Results of the Study

The study lasted six months and included 60 participants who were randomly assigned to two groups: ISTDP and “treatment-as-usual,” which included counseling, CBT, CBT group therapy, and increased medication. Self-report measures and observer ratings were used to assess outcomes, and were taken at baseline, three months, and six months from the start of therapy. Here are some of the results found at the six-month mark:

  • Symptom remission: Thirty-six percent of treatment-resistant depression participants who received ISTDP had total symptom remission, compared to only 3.7% of the “treatment-as-usual” group.
  • Partial symptom remission: Forty-eight percent of participants who received ISTDP had a partial remission, compared to 8.7% in the “treatment-as-usual” group.
  • Medication changes: In the “treatment-as-usual” group, 53% of participants required increases in their psychiatric medication doses; only 10% required this in the ISTDP group.
  • ISTDP treatment length: The average number of sessions of ISTDP in the study was 16 (Town, et al., 2017).

Reflections on the Results and Limitations

The study is limited by its duration, sample size, and the fact it took place in a clinic that has highly focused ISTDP training for its clinicians. Further studies are needed before we can assess the strength and duration of outcomes and the applicability of these findings to people in other settings.

However, the study provides evidence of large, significant effects—including full remission in some cases—of a brief trial of ISTDP for treatment-resistant depression.
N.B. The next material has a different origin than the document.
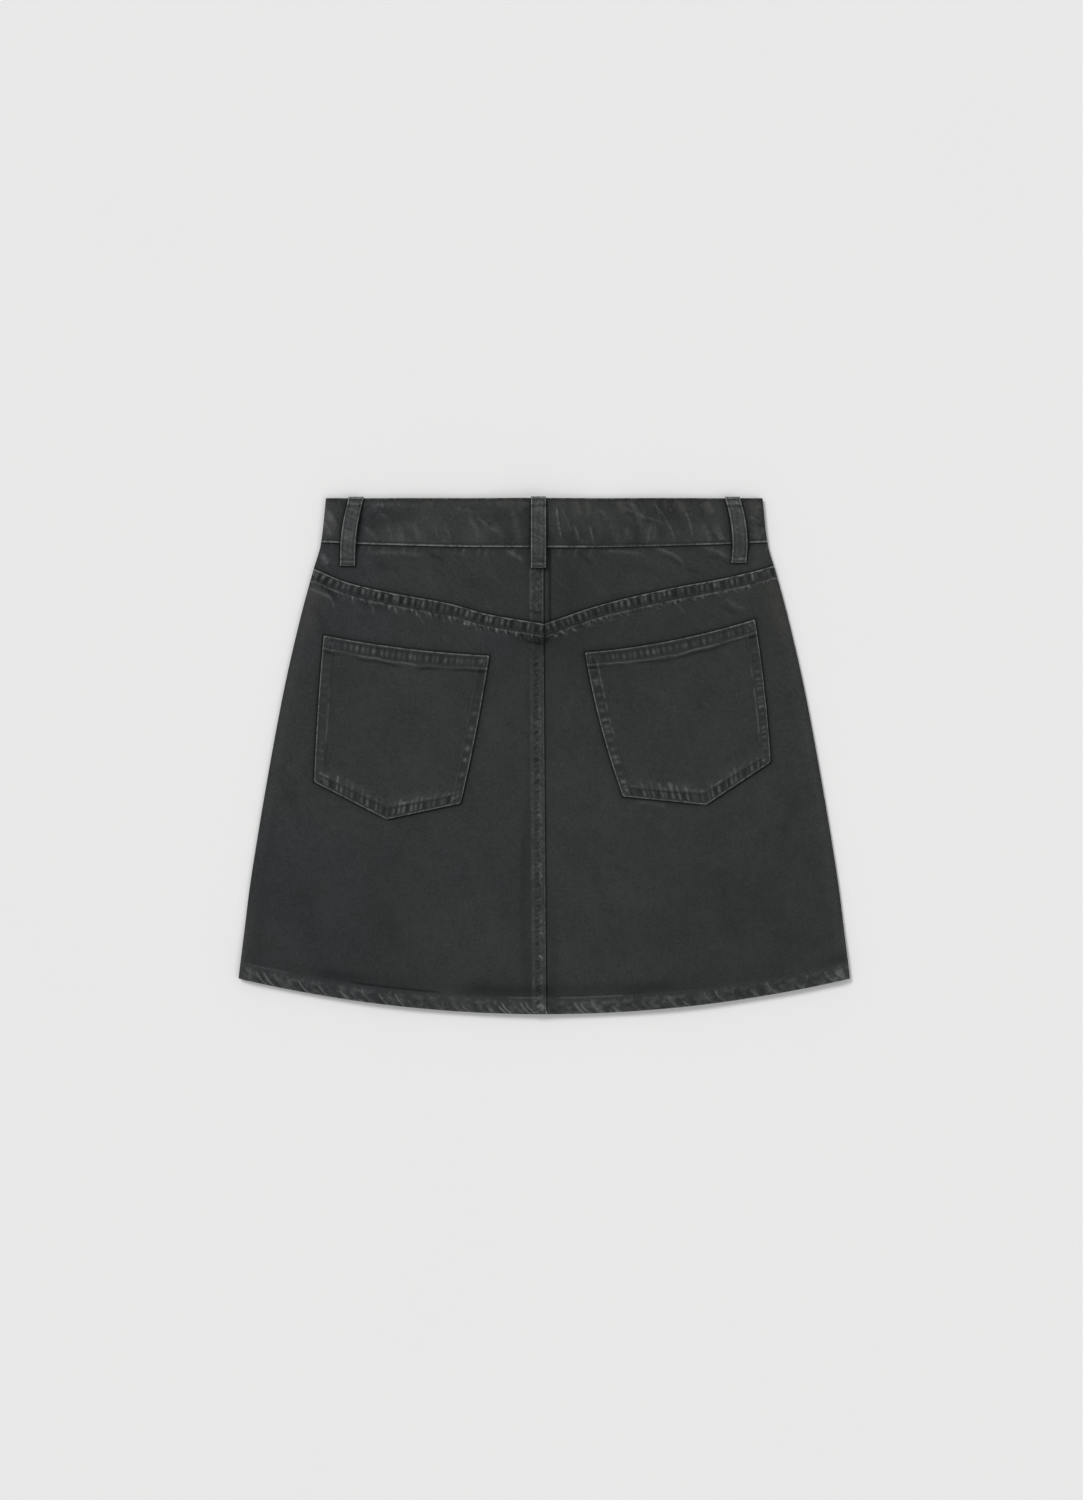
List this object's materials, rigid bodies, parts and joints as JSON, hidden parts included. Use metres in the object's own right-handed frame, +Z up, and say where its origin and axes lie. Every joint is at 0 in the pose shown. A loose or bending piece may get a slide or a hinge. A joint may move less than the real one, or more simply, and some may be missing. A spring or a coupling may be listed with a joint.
{
  "type": "denim skirt",
  "caption": "Short A-line denim skirt laid flat, back upwards, with a V-shaped yoke, patch pockets, a waistband with belt loops, and a buttoned zip closure underneath.",
  "frame": {"origin": "on the surface the skirt lies on, under the middle of its outline", "axes": "+X across the skirt, to the right with the back seen from above and the waist away from the viewer; +Y from the hem to the waist; +Z up"},
  "size_m": [0.4892, 0.4136, 0.0155],
  "materials": {
    "denim": "washed black cotton twill, matte",
    "metal": "dulled antique metal",
    "zip_tape": "black woven tape"
  },
  "bodies": {
    "root": {"back_left": "denim", "back_right": "denim", "yoke_left": "denim", "yoke_right": "denim", "waistband_back": "denim", "waistband_front_left": "denim", "waistband_front_right": "denim", "front_left": "denim", "front_right": "denim", "pocket_left": "denim", "pocket_right": "denim", "loop_back_left": "denim", "loop_back_centre": "denim", "loop_back_right": "denim", "loop_front_left": "denim", "loop_front_right": "denim", "button": "metal", "zip_tape": "zip_tape", "zip_slider": "metal", "zip_pull_tab": "metal"}
  },
  "joints": []
}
It also shows ISTDP had a significant advantage over the counseling, CBT, CBT group therapy, and increased medication approaches that were included in the “treatment-as-usual” group. This may be useful information for those experiencing treatment-resistant depression and finding unsatisfying results with treatment-as-usual, secondary care approaches.

While there is much research to be done to learn more about therapies for treatment-resistant depression, the Town, et al. (2017) study is a promising contribution that may pique the interest of clinicians, researchers, and people in therapy interested in a cutting-edge, efficacious approach for treatment-resistant depression.

References:

  1. Abbass, A. (2006). Intensive short-term dynamic psychotherapy of treatment-resistant depression: A pilot study. Depression and Anxiety, 23, 449-452.
  2. Abbass, A. (2015). Reaching through resistance. Kansas City, MO: Seven Leaves Press.
  3. Abbass, A., Town, J., & Driessen, E. (2011). The efficacy of short-term psychodynamic psychotherapy for depressive disorders with comorbid personality disorder. Psychiatry, 74, 58–71.
  4. Lambert, M.J. (2013). The efficacy and effectiveness of psychotherapy. In M.J. Lambert (Ed.), Bergin and Garfield’s handbook of psychotherapy and behavior change (169-208). Hoboken, NJ: Wiley.
  5. Solbakken, O.A., & Abbass, A. (2014). Implementation of an intensive short-term dynamic treatment program for patients with treatment-resistant disorders in residential care. BMC Psychiatry, 14, 516-522.
  6. Solbakken, O.A., & Abbass, A. (2015). Intensive short-term dynamic residential treatment program for patients with treatment-resistant depression. Journal of Affective Disorders, p://dx.doi.org/10.1016/j.jad.2015.04.00
  7. Town, J.M., Abbass, A., Stride, C., & Bernier, D. (2017). A randomized controlled trial of intensive short-term dynamic psychotherapy for treatment-resistant depression: The Halifax depression study. Journal of Affective Disorders, 214, 15-25.